Whereas MY DARLING CLEMENTINE was shot in Monument Valley, portions of FRONTIER MARSHAL were shot in the striking, easily recognizable Alabama Hills outside Lone Pine, California.
Nancy Kelly, who is lovely as the woman from Doc's past, deserves a footnote. In 1939, when she was a leading lady at 20th in films such as this and JESSE JAMES, her little brother Jack was a child actor in two notable films at the same studio, THE STORY OF ALEXANDER GRAHAM BELL and John Ford's YOUNG MR. LINCOLN. Nearly two decades later, Jack Kelly starred with James Garner in my all-time favorite TV series, MAVERICK (currently airing Thursday nights on American Life Channel). While most people seem to prefer Garner's better-known Bret Maverick, Kelly's brother Bart was always my favorite. :) Later in life Jack was the mayor of nearby Huntington Beach, California, and I was privileged to meet him on a couple of occasions. He was a friendly, gracious man.

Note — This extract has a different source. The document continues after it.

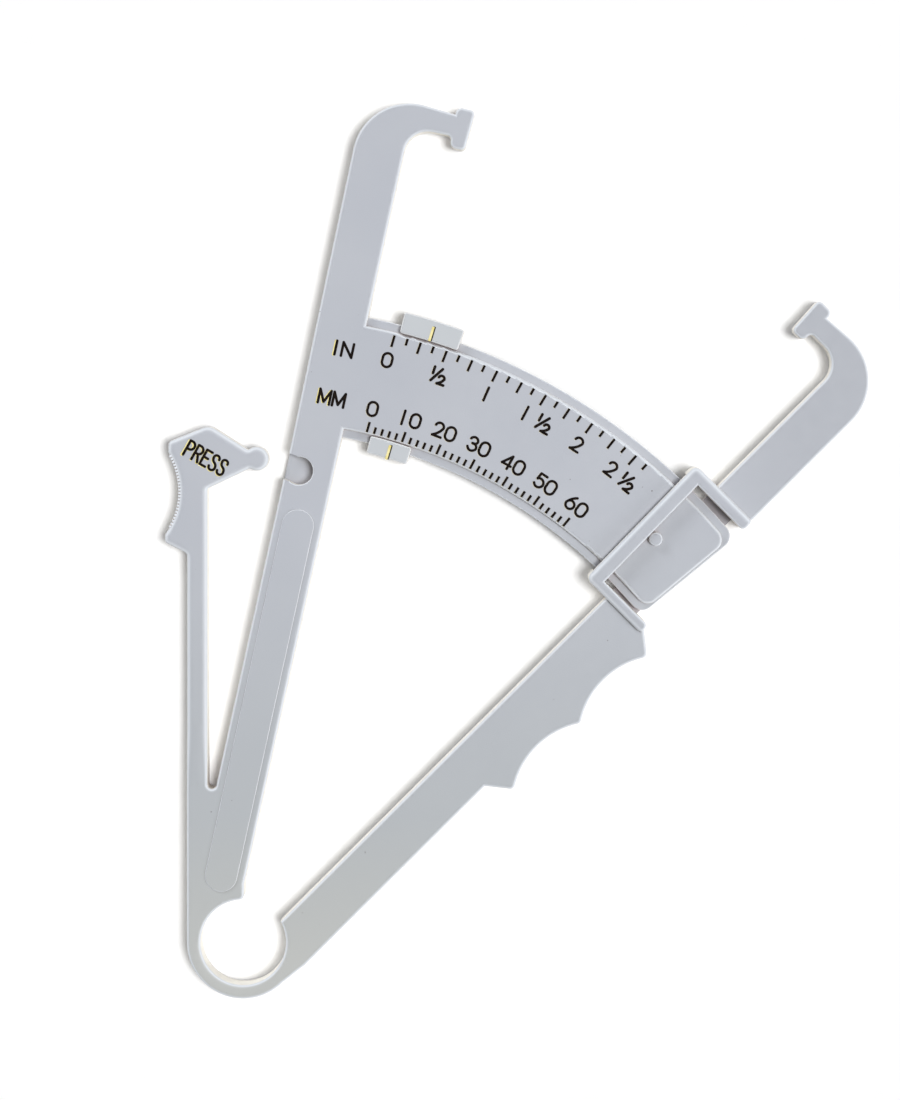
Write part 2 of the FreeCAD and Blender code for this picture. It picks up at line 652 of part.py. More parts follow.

The original 1939 New York Times review of FRONTIER MARSHAL can be found here.
FRONTIER MARSHAL runs a brief 71 minutes and was shot in black and white. The film does not appear to be currently available on either VHS or DVD. I viewed it on a borrowed video. Hopefully it will turn up on DVD at some point. It's an entertaining Western which is well worth seeing.
2007 Update: FRONTIER MARSHAL is now available as an extra in the Ford at Fox: Essential John Ford DVD Collection.
2012 Update: FRONTIER MARSHAL is now available on DVD-R in the Fox Cinema Archives Collection.